I'm currently stuck on the following problem: Given $c,n,k\in \mathbb{N}_0$, what is the amount of tupels $(a_1, \dots, a_n) \in \{0, \dots, c\}^n$ such that $\sum_{i=1}^{n} a_i = k$? More precisely, what is $$ z(n,c,k) := \left|\left\{(a_1, \dots, a_n) \in \{0, \dots, c\}^n \mid \sum_{i=1}^{n} a_i = k\right\}\right| $$
Now, the case $c\leq 1$ is easy: $$ z(n,0,k) = \begin{cases} 1 & \text{ if $n=0$ or k=0}\\ 0 & \text{ else}\end{cases} $$ and $$ z(n,1,k) = \binom{n}{k} $$ Also, if $c\geq k$ there is a rather easy solution: $$ \begin{eqnarray} &z(n,c,k) &\\ & = & \left|\left\{(a_1, \dots, a_n) \in \{0, \dots, c\}^n \mid \sum_{i=1}^{n} a_i = k\right\}\right|\\ & = & \left|\left\{(a_1, \dots, a_n) \in \mathbb{N}_0^n \mid \sum_{i=1}^{n} a_i = k\right\}\right|\\ & = & \binom{n+k-1}{k} \end{eqnarray} $$ since for every $(a_1, \dots, a_n) \in \mathbb{N}_0^n$ with $\sum_{i=1}^{n} a_i = k$ we must also have $a_i \leq k \leq c$ for all $i$.

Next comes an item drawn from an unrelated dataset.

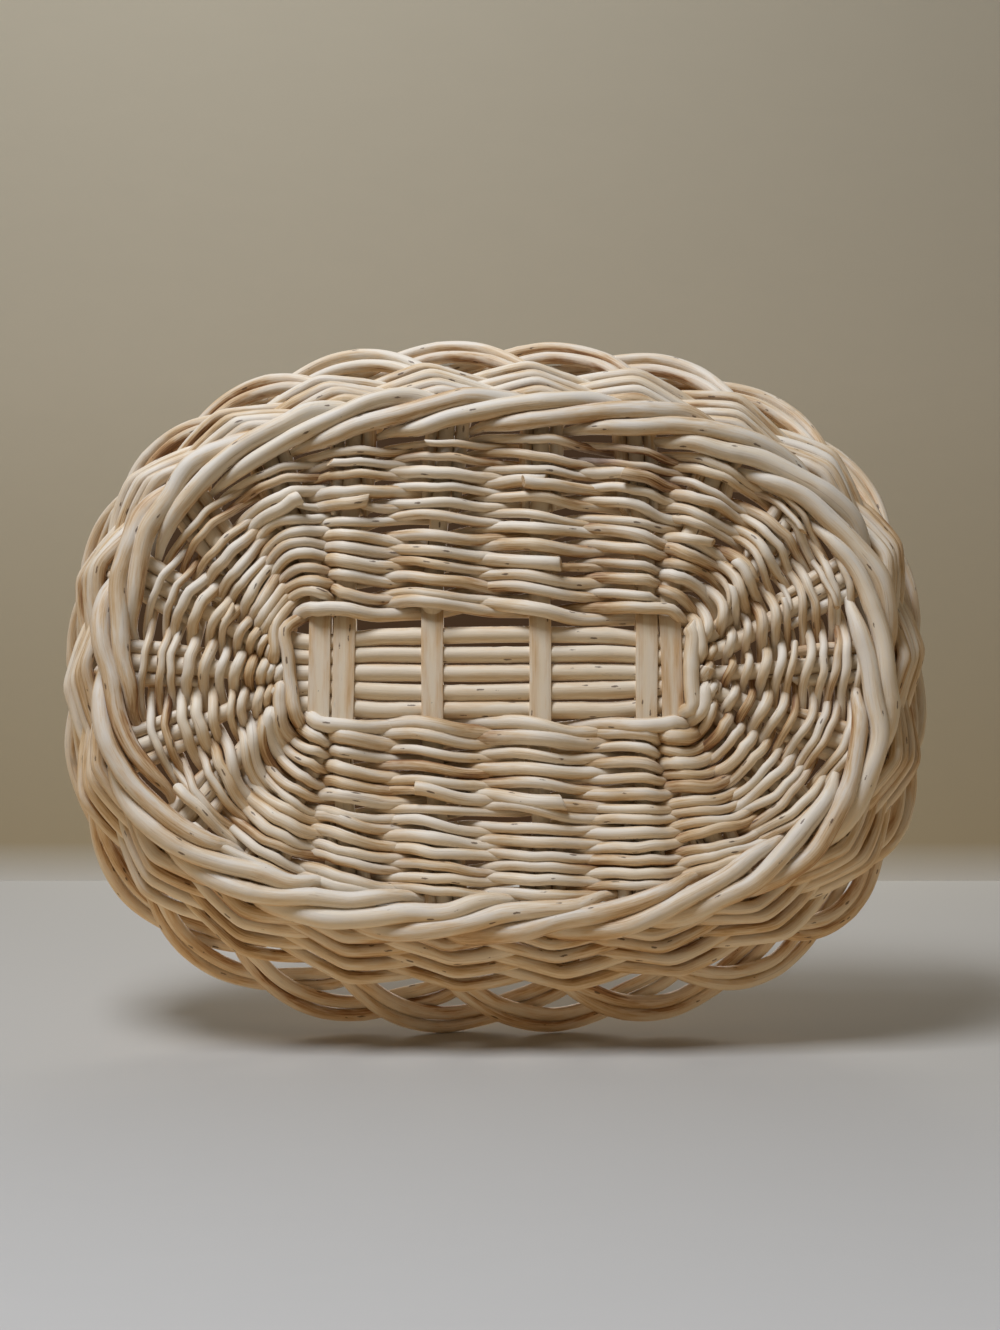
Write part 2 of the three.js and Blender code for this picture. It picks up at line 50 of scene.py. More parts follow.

But I'm having difficulties finding a nice formula for the remainig case $1<c<k$. Here are some ideas:
- By the above, we know that $$\binom{n}{k} \leq z(n,c,k) \leq \binom{n+k-1}{k}$$
- We also know that $$ z(n,c,k) = \sum_{a=0}^c z(n-1,c,k-a) $$ by partitioning the set by possible values of $a_1$.